Разумеется, не современные учреждения, а тогдашние установления были прообразом олимпийских порядков. Как Агамемнон в стане ахейцев перед Троей обсуждает важнейшие решения с вождями племен, так Зевс, предпринимая какие-либо развернутые акции, обращается к совету олимпийцев. Строй военной демократии, свойственный гомеровскому обществу, отразился в представлении греков об олимпийских порядках. Интриги и адюльтеры царских дворов в Микенах, Фивах, Тиринфе весьма похожи на хитросплетения жизни небожителей.
Но мир олимпийских божеств не был лишь зеркальным отражением земного мира, он был его обобщением. Каждое божество представляло собой собирательный образ явлений, которые оно олицетворяло. Боги были не просто главными администраторами своих ведомств, они как бы воплощали их в себе. Министр любви Афродита, осуществляя верховное руководство сердечными делами, сама была совершенством красоты. В Гефесте, ее неуклюжем супруге, обобщались умелость и изобретательность многих поколений кузнецов, гончаров, оружейников. Асклепий соединил в своем образе представления о могуществе врачебной науки.
Миф невозможен без обобщения, он сам по себе является обобщением. «Всякая мифология, — говорит Маркс, — преодолевает, подчиняет и формирует силы природы в воображении и при помощи воображения; она исчезает, следовательно, вместе с наступлением действительного господства над этими силами природы. Предпосылкою греческого искусства является греческая мифология, то есть природа и сами общественные формы, уже переработанные бессознательно-художественным образом народной фантазией».
Фантазия и воображение, без которых невозможно искусство, получили в мифотворчестве бурное и стремительное развитие. Оглянемся назад, и мы заметим, что воображение первобытного человека было ограничено рамками повседневности и носило в значительной степени прикладной характер. Охотник мог вообразить предстоящую охоту и воспроизвести в магическом обряде ее основные эпизоды, заканчивавшиеся гибелью зверя. Дальше дело не шло. Не то что недоставало фантазии, а не хватало для нее пищи.
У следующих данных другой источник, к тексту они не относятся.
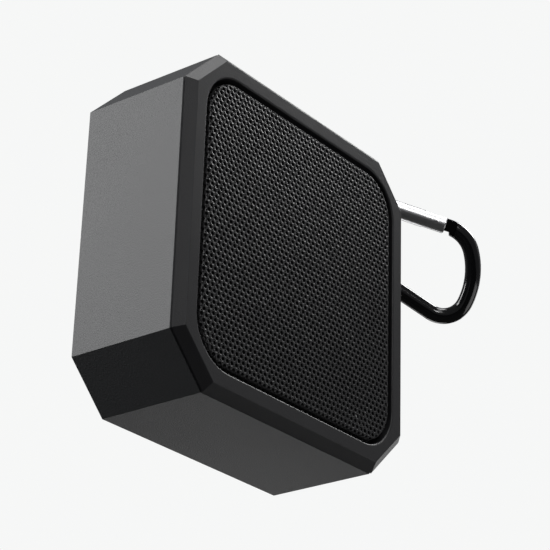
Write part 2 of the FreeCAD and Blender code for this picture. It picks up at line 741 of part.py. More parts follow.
def swivel_eye():
    """Turning eye on the cut corner, and the clip that holds it from inside."""
    place = (FOOT_X, "eye_y", FOOT_Z)
    stem_low = "-wall - 2.2"
    stem_high = "eye_height - eye_ring - 0.2"
    body = new_body("swivel_eye", place, eye_rotation())
    turn(body, [
        ("0", stem_low), ("eye_stem", stem_low), ("eye_stem", "running_gap"),
        ("2*eye_stem", "running_gap"), ("2*eye_stem", "1"), ("eye_stem", "1.6"),
        ("eye_stem", stem_high), ("0", stem_high)])
    ring = new_sketch(body, "YZ")
    add_circle(ring, "eye_wire", "0", "eye_height + eye_ring")
    height = value("eye_height")
    line = Part.LineSegment(FreeCAD.Vector(-1, height, 0), FreeCAD.Vector(1, height, 0))
    axis = ring.addGeometry(line, True)
    fix_point(ring, axis, 1, "-1", "eye_height")
    fix_point(ring, axis, 2, "1", "eye_height")
    hoop = body.newObject("PartDesign::Revolution", "eye_hoop")
    hoop.Profile = ring
    hoop.ReferenceAxis = (ring, ["Axis0"])
    hoop.Angle = 360
    doc.recompute()

    clip_low = "-wall - 1.3"
    clip_high = "-wall - running_gap"
    clip_radius = "2*eye_stem + 0.2"
    clip = new_body("swivel_clip", place, eye_rotation())
    turn(clip, [
        ("eye_stem", clip_low), (clip_radius, clip_low),
        (clip_radius, clip_high), ("eye_stem", clip_high)])


def carabiner_place():
    """Placement of the carabiner's own frame: X along it, Y toward the gate side."""
    foot = FreeCAD.Vector(value(FOOT_X), value("eye_y"), value(FOOT_Z))
    outward = FreeCAD.Vector(1, 0, 1).normalize()
    ring_centre = foot + outward * value("eye_height")
    return FreeCAD.Placement(ring_centre, FreeCAD.Rotation(*CARABINER_TURN))


def gate_local():
    """The gate's own frame inside the carabiner's: X runs along the gate from the small end."""
    slope = math.radians(GATE_SLOPE)
    radius = value("small_end_radius")
    start = FreeCAD.Vector(
        radius * (1 - math.sin(slope)), SMALL_END_Y + radius * math.cos(slope), 0)
    return FreeCAD.Placement(start, FreeCAD.Rotation(FreeCAD.Vector(0, 0, 1), GATE_SLOPE))


def hung_body(label, placement):
    body = new_body(label)
    for axis in "xyz":
        body.setExpression("Placement.Base." + axis, None)
    body.Placement = placement
    return body


def bend(point, heading, radius, new_heading):
    """Right-hand arc from a point and heading in degrees; gives the arc and where it ends."""
    def spot(angle):
        a = math.radians(heading)
        b = math.radians(angle)
        return FreeCAD.Vector(point.x + radius * (math.sin(a) - math.sin(b)),
                              point.y + radius * (math.cos(b) - math.cos(a)), 0)
    end = spot(new_heading)
    return Part.Arc(point, spot((heading + new_heading) / 2), end), end


def wire_path():
    """Centreline of the carabiner body from the hinge round to the nose."""
    slope = math.radians(GATE_SLOPE)
    along = FreeCAD.Vector(math.cos(slope), math.sin(slope), 0)
    radius = value("small_end_radius")
    centre = FreeCAD.Vector(radius, SMALL_END_Y, 0)
    gate_origin = centre + FreeCAD.Vector(-along.y, along.x, 0) * radius
    start = gate_origin + along * value("gate_pin_at")
    point = gate_origin + along * value("gate_end + 1.3")
    pieces = [Part.LineSegment(start, point)]
    heading = GATE_SLOPE
    for size, new_heading in (HINGE_BEND, BIG_BEND, TIGHT_BEND):
        arc, point = bend(point, heading, size, new_heading)
        pieces.append(arc)
        heading = new_heading
    lean = math.radians(180 + heading)
    touch = centre + FreeCAD.Vector(math.sin(lean), -math.cos(lean), 0) * radius
    pieces.append(Part.LineSegment(point, touch))
    tip = centre + FreeCAD.Vector(-radius, 0, 0)
    pieces.append(Part.Arc(touch, tip, gate_origin))
    pieces.append(Part.LineSegment(gate_origin, gate_origin + along * NOSE_STUB))
    return pieces


def gate_sketch(body, lift="0"):
    """Sketch of the carabiner body laid in the gate's frame, lifted off its plane."""
    sketch = new_sketch(body, "XY")
    sketch.setExpression("AttachmentOffset.Base.z", None)
    raised = FreeCAD.Placement(FreeCAD.Vector(0, 0, value(lift)), FreeCAD.Rotation())
    sketch.AttachmentOffset = gate_local().multiply(raised)
    return sketch


def carabiner_wire(body):
    """Round wire swept along the path."""
    path = new_sketch(body, "XY")
    for piece in wire_path():
        path.addGeometry(piece)
    profile = body.newObject("Sketcher::SketchObject", "wire_profile")
    across = FreeCAD.Rotation(FreeCAD.Vector(0, 0, 1), GATE_SLOPE).multiply(
        FreeCAD.Rotation(FreeCAD.Vector(0, 1, 0), 90))
    support = [f for f in body.Origin.OriginFeatures if f.Role == "XY_Plane"][0]
    profile.AttachmentSupport = (support, [""])
    profile.MapMode = "FlatFace"
    profile.AttachmentOffset = FreeCAD.Placement(path.Geometry[0].StartPoint, across)
    add_circle(profile, "wire_radius")
    wire = body.newObject("PartDesign::AdditivePipe", "wire")
    wire.Profile = profile
    wire.Spine = (path, ["Edge%d" % (i + 1) for i in range(len(path.Geometry))])
    doc.recompute()


def carabiner_body():
    body = hung_body("carabiner_body", carabiner_place())
    carabiner_wire(body)
    hinge_start = "gate_pin_at - 3"
    for lift, toward in (("tongue_thickness/2", "+"), ("-tongue_thickness/2", "-")):
        cheek = gate_sketch(body, lift)
        add_polygon(cheek, [
            (hinge_start, "-4"), ("gate_end + 3.2", "-4"),
            ("gate_end + 3.2", "4"), (hinge_start, "4")])
        pocket(body, cheek, "4", toward)
    relief = gate_sketch(body)
    add_polygon(relief, [
        (hinge_start, "-4"), ("gate_end + 2.6", "-4"),
        ("gate_end + 1.6", "-1.3"), (hinge_start, "-1.3")])
    pocket(body, relief, "6", both=True)
    ear = gate_sketch(body)
    add_circle(ear, "2", "gate_pin_at")
    pad(body, ear, "tongue_thickness", both=True)
    carabiner_nose(body)
    hole = gate_sketch(body)
    add_circle(hole, "pin_radius + 0.05", "gate_pin_at")
    pocket(body, hole, "6", both=True)


def carabiner_nose(body):
    """Flat nose with a notch that takes the gate's cross pin."""
    notch = "(pin_radius + 0.15)"
    notch_near = "nose_pin_at - " + notch
    notch_far = "nose_pin_at + " + notch
    nose_end = "nose_pin_at + 1.5"
    nose = gate_sketch(body)
    add_polygon(nose, [
        ("0.6", "-1.5"), (notch_near, "-1.5"), (notch_near, notch), (notch_far, notch),
        (notch_far, "-1.1"), (nose_end, "-1.1"), (nose_end, "1.5"), ("0.6", "1.5")])
    pad(body, nose, "tongue_thickness - 0.3", both=True)


def carabiner_gate():
    body = hung_body("carabiner_gate", GATE_PLACE)
    turn(body, [
        ("gate_start", "0"), ("gate_start", "gate_radius - 0.3"),
        ("gate_start + 0.3", "gate_radius"), ("gate_end - 0.25", "gate_radius"),
        ("gate_end", "gate_radius - 0.25"), ("gate_end", "gate_bore"),
        ("9.5", "gate_bore"), ("9", "0")], "XY", "H_Axis")
    nose_slot = ("gate_start - 1", "nose_pin_at + 2.2", "tongue_thickness - 0.1")
    hinge_slot = ("gate_pin_at - 3.4", "gate_end + 1", "tongue_thickness + 2*tongue_gap")
    for low, high, wide in (nose_slot, hinge_slot):
        slot = new_sketch(body, "XZ")
        half = "(%s)/2" % wide
        add_polygon(slot, [(low, "-" + half), (high, "-" + half), (high, half), (low, half)])
        pocket(body, slot, "8", both=True)
    pin_hole = new_sketch(body, "XY")
    add_circle(pin_hole, "pin_radius", "gate_pin_at")
    pocket(body, pin_hole, "8", both=True)
    nose_pin = new_sketch(body, "XY")
    add_circle(nose_pin, "pin_radius", "nose_pin_at")
    pad(body, nose_pin, "2*gate_radius - 0.3", both=True)


def gate_parts():
    """Hinge pin, plunger and spring carried inside the gate."""
    pin = hung_body("gate_pin", GATE_PLACE)
    circle = new_sketch(pin, "XY")
    add_circle(circle, "pin_radius", "gate_pin_at")
    pad(pin, circle, "2*gate_radius - 0.2", both=True)

    plunger = hung_body("gate_plunger", GATE_PLACE)
    turn(plunger, [
        ("gate_pin_at - 4", "0"), ("gate_pin_at - 4", "gate_bore - 0.1"),
        ("gate_pin_at - 2.4", "gate_bore - 0.1"), ("gate_pin_at - 2.05", "1.1"),
        ("gate_pin_at - 2.05", "0")], "XY", "H_Axis")

    spring = hung_body("gate_spring", GATE_PLACE)
    coil = new_sketch(spring, "XY")
    add_circle(coil, "spring_wire", "10", "gate_bore - 0.35")
    helix = spring.newObject("PartDesign::AdditiveHelix", "spring_coil")
    helix.Profile = coil
    helix.ReferenceAxis = (coil, ["H_Axis"])
    helix.Mode = 0
    helix.Pitch = SPRING_PITCH
    helix.Height = SPRING_LENGTH
    helix.Angle = 0
    helix.Reversed = False
    doc.recompute()


def check_and_export():
    for item in doc.Objects:
        if "Invalid" in item.State or "Error" in item.State:
            raise RuntimeError("failed feature: %s %s" % (item.Label, item.State))
    for body in nodes:
        shape = body.Shape
        if shape.isNull() or not shape.isValid() or len(shape.Solids) != 1:
            raise RuntimeError("bad shape: %s, %d solids" % (body.Label, len(shape.Solids)))
    os.makedirs("parts", exist_ok=True)
    for body in nodes:
        body.Shape.exportStep("parts/%s.step" % body.Label)
    print("pieces:", len(nodes))


GATE_PLACE = carabiner_place().multiply(gate_local())

rear_housing()
front_bezel()
seal_gasket()
grille()
acoustic_mesh()
bezel_screws()
driver()
circuit_board()
charging_port()
battery()
switch_board()
buttons()
port_flap()
swivel_eye()
carabiner_body()
carabiner_gate()
gate_parts()
doc.recompute()
check_and_export()
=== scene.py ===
import json
import math

import bmesh
import bpy
from mathutils import Euler, Matrix, Vector


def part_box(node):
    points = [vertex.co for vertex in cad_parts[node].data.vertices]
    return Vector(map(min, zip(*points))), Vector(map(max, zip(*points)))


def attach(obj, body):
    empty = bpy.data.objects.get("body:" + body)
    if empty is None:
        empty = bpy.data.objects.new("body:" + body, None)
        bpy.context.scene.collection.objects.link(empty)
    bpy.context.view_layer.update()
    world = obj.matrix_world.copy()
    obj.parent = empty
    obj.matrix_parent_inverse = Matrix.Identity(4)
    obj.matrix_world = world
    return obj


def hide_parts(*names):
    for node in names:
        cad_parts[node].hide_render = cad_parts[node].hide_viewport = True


bl_info = {
    "name": "Shower Speaker",
    "version": (1, 0, 0),
    "blender": (4, 5, 0),
    "location": "3D View > Sidebar > Speaker",
    "description": "Grille, finishes and studio for a square shower speaker with a carabiner",
    "category": "Object",
}

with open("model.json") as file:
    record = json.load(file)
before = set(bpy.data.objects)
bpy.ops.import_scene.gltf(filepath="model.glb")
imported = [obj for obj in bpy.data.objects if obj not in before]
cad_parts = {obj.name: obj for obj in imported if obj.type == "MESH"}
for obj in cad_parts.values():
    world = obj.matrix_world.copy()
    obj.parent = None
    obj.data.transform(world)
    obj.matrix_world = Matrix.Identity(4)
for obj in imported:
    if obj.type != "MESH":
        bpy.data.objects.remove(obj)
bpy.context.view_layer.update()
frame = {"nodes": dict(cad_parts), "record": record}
GRILLE_LOW, GRILLE_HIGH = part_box("grille")
BODY_LOW, BODY_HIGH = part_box("rear_housing")
GATE_LOW, GATE_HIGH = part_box("carabiner_gate")

HOLE_SIDES = 12          # sides of the polygon that stands for each round hole
WELD_SHARE = 0.02        # share of the pitch within which the corners of two cells are one point
BACK_MARGIN = 0.6        # share of the pitch that stays free at the tray's open back edge
CORE_SHARE = 0.8         # how far out the points lie from which the tray's faces are judged
SHORTEST_EDGE = 1e-6     # metres, under which an edge of the folded sheet is dropped
BOX_SLACK = 1e-5         # metres that a grille point may lie outside the tray
DISH_DEPTH = 0.00005     # metres that the grille's paint dips at the rim of a hole

COAT_ROUGHNESS = 0.12    # roughness of the clear coat on the hook
SCUFF_ROUGHNESS = 0.03   # what a scuff adds to the roughness
TONE_ENDS = (0.35, 0.75)    # grain values at which a finish is wholly dark or wholly light

SENSOR_WIDTH = 36        # millimetres
NEAR_CLIP = 0.01         # metres
FLOOR_REACH = 1.5        # metres from the middle of the floor to its edge
AMBIENT = 0.22           # strength of the backdrop as a source of light
STRIP_SIZE = (0.8, 0.16)    # metres, length and width of the strip light
STRIP_PLACE = (-0.154, -0.44, 0.594)    # metres

# Each soft light's setting, its place and its size across, in metres.
LIGHTS = (
    ("left_light", (-0.68, 0.5, 0.45), 0.6),
    ("edge_light", (-0.35, -0.75, 0.42), 0.15),
    ("top_light", (0.12, -0.17, 0.85), 0.35),
    ("rim_light", (0.6, -0.08, 0.65), 0.25),
    ("right_light", (0.85, 0.1, 0.2), 0.35),
    ("front_light", (0.8, -0.54, 0.46), 0.4),
    ("low_light", (0.55, 0.5, -0.3), 0.4),
    ("under_light", (0.38, -0.5, -0.37), 0.6),
)


class GrilleSettings(bpy.types.PropertyGroup):
    """Sizes of the perforated front grille."""

    hole_pitch: bpy.props.FloatProperty(
        name="Hole Pitch", description="Distance between neighbouring holes",
        default=0.001655, unit="LENGTH")
    hole_radius: bpy.props.FloatProperty(
        name="Hole Radius", description="Radius of each round hole",
        default=0.00056, unit="LENGTH")
    corner_radius: bpy.props.FloatProperty(
        name="Corner Radius", description="Radius of the tray's corners seen from the front",
        default=0.0108, unit="LENGTH")
    fold_radius: bpy.props.FloatProperty(
        name="Fold Radius", description="Radius of the fold from the face to the side",
        default=0.0008, unit="LENGTH")
    sheet: bpy.props.FloatProperty(
        name="Sheet", description="Thickness of the sheet metal",
        default=0.0005, unit="LENGTH")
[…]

Мифология с ее сложными представлениями, опиравшимися на куда более сложные отношения, давала безграничный материал для фантазии. В эпоху собирательства и охоты воображение поневоле должно было развиваться в рамках, поставленных окружавшим человека бытием. Нельзя было вообразить Деметру, не зная земледелия, нельзя было представить себе Гефеста, не зная о кузнечном ремесле. В мифическую эпоху эти рамки были широко раздвинуты — усложнилась жизнь, и усложнилась фантазия.